In the span of a mere 48 hours, Haiti’s former dictator Jean-Claude
"Baby Doc" Duvalier has returned to the troubled island from exile in Paris and been
arrested in Port au Prince. France24
reported this afternoon that he had been indicted for theft, corruption, and
misallocation of funds. But those would be just a few of many crimes Duvalier is accused of committing during his 15 years in office,
from 1971 to 1986.
"If he is going to be put on trial, he should be put on
trial [for] all the human rights violations," Javier Zuñiga, special advisor to
Amnesty International, told me by phone. "I think it will be travesty of
justice if [he is tried for] only corruption, and not the extensive torture and disappearances."
Like most
dictators, Duvalier took power promising to change the country’s
old, repressive ways. When he became president at age 19,
Duvalier was trying to clean up the fallout from his father’s messy regime.
Francois
Duvalier, a medical doctor turned autocrat nicknamed Papa Doc, had presided
over a literal reign of terror from 1956 to 1971. The army and the police ran the state and
opponents — or perceived opponents — were jailed and tortured. The press was shut
down and the economy tanked. Taking full advantage of U.S. fears of nearby communist Cuba, Papa Doc convinced Washington to look the other way. With his personal militia, the Tontons Macoutes — named for a traditional
Haitian boogeyman — haunting the streets, Duvalier père had little fear that his crimes would come back to
haunt him, as well.
Baby Doc,
as Jean-Claude was called, promised to do better. The young leader, who was considered "an overweight playboy of little intelligence," when he assumed
power And he did, sort of, relax a
few laws. Press freedom, for example, moderately improved. But he turned out to be a cut off
the old block.
Baby Doc stretched his hands over the entire country by instituting a
system of prefects, or regional governors, who were answerable only to him. They carried out his political whims, everything from assassination to arrests
to intimidation. Overall, between 40,000 and 60,000 people are thought to have
died under the two Duvaliers, father and son
Life under
the Duvaliers revolved around the state’s security apparatus — the army and the
police. "Nobody was safe and nobody had any recourse if he or she was
arrested," recalls Zuñiga, who worked in the country during the Baby Doc years. He
describes the victims of torture and arrest that he saw
firsthand-near-paralyzed from abuse, or sick and dying from gangrene after
their wounds went untreated. "It really was hell." One particularly nasty
locale during the Baby Doc years was Fort Dimanche, an infamous prison outside
the capital, "where people were regularly tortured and conditions were very
bad," Human Rights Watch lawyer Reed Brody explained by phone from Brussels.

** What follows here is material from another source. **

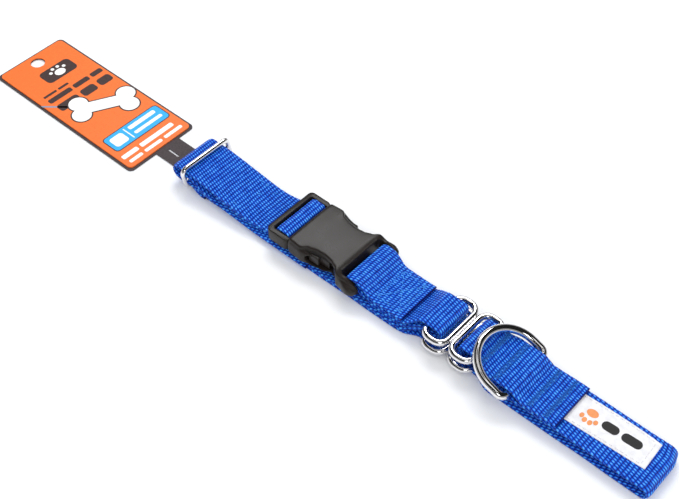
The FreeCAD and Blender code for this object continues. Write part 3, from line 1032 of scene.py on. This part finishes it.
def prism(name, outline, z_low, z_high, material):
    """Upright prism of an outline of ((x, y), corner radius), anticlockwise."""
    flat = []
    count = len(outline)
    corners = [Vector(place) for place, radius in outline]
    for index, corner in enumerate(corners):
        radius = outline[index][1]
        if radius == 0:
            flat.append(corner)
            continue
        flat += bend_points(corners[index - 1], corner, corners[(index + 1) % count], radius, 0.2)
    total = len(flat)
    vertices = [(point.x, point.y, z) for z in (z_low, z_high) for point in flat]
    faces = [tuple(reversed(range(total))), tuple(range(total, 2 * total))]
    faces += band(0, total, total)
    piece = new_piece(name, vertices, faces, material, smooth=False)
    face_outward(piece)
    return piece


def block(name, x_low, x_high, y_low, y_high, z_low, z_high, material, radius=0.0):
    outline = [((x_low, y_low), radius), ((x_high, y_low), radius),
               ((x_high, y_high), radius), ((x_low, y_high), radius)]
    return prism(name, outline, z_low, z_high, material)


def rod(name, x, z, radius, y_low, y_high, material):
    return tube_piece(name, [Vector((x, y_low, z)), Vector((x, y_high, z))], radius, material,
                      closed=False, sides=24)


def eased(table, x):
    """Smooth value from a table of (x, value)."""
    for (x_low, low), (x_high, high) in zip(table, table[1:]):
        if x <= x_high:
            return low + (high - low) * smooth_step(x, x_low, x_high)
    return table[-1][1]


shell_side = [(51.3, 11.9), (57.5, 12.2), (61.5, 11.3), (65.5, 10.6), (69.6, 9.2), (71.4, 9.9),
              (74.5, 12.2), (79.8, 13.4), (82.8, 12.4)]
shell_deck = [(51.3, 11.3), (56.8, 11.6), (59.6, 9.6), (62.5, 8.7), (66.0, 8.5), (69.0, 8.9),
              (72.0, 11.0), (74.5, 12.0), (79.5, 11.6), (82.8, 10.8)]
shell_top = [(51.3, 10.25), (52.0, 10.35), (72.5, 10.35), (77.0, 9.4), (82.8, 7.4)]
shell_bottom = [(51.3, 3.65), (75.0, 3.65), (82.8, 4.2)]
window_left = 59.3
window_right = 70.0
slot_left = 74.8
slot_half = 10.3
cavity_half = 10.6
cavity_low = 5.0
cavity_high = 9.0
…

And if you escaped the fate of
intimidation, you were also likely to be poor. Very little economic development
took place during that time, says Zuñiga; social services were "almost
nonexistent." Thousands more fled Haiti-the first wave of ‘boat people’ to the
United States.
Then there
was the money that Jean-Claude Duvalier stashed away. Several million dollars
of the Duvalier fortune was frozen in Switzerland, meant to be returned home, though the verdict was later overturned. A case in the U.S. court
system also found Baby Doc liable for $ 500 million of misspent funds. (In a bit of twist,
the former president’s widow took much of his fortune when she divorced
him in 1992, and Duvalier has bounced around semi-destitute in recent
years.)
Human
rights advocates hope that Duvalier will now be prosecuted for his numerous
crimes. "The strongest case in legal terms is the
embezzlement," says Brian Concannon Jr. of the Institute for Justice and
Democracy in Haiti. "For financial crimes, if you’ve got documentation, they’re
easy to prove. [And in this case, we] literally have boxes and boxes of
evidence."
The human rights abuses will
certainly prove more challenging. There has never been a systematic
investigation into what happened during the Baby Doc years, and what few
attempts have reached courts in the past two decades have met obstacles like
statute limits. A case in Paris, for example, was dismissed because the crimes
took place before the country’s relevant laws were in place. "Duvalier himself
was not doing the shooting and torturing," adding another complication, says
Concannon. "But it shouldn’t be that difficult to piece together."
So Haiti waits, as do many of
the exiles and victims who remember life under Baby Doc like it was yesterday."Our
country, I will say again, was done wrong by his trickery and repression, still
today, unpardonable actions," wrote the 82-year-old Haitian poet Gerald
Bloncourt, chairman of an exile group that has advocated to put Duvalier on
trial for over a decade, on his blog
on Jan. 17.
Speaking of Duvalier’s return, he beseeched, "I call upon all those
who share [our concerns] to rise and denounce this latest attack on our ‘Human
Rights,’ [i.e. Duvalier’s return] — this new and colossal contempt for the Haitian people."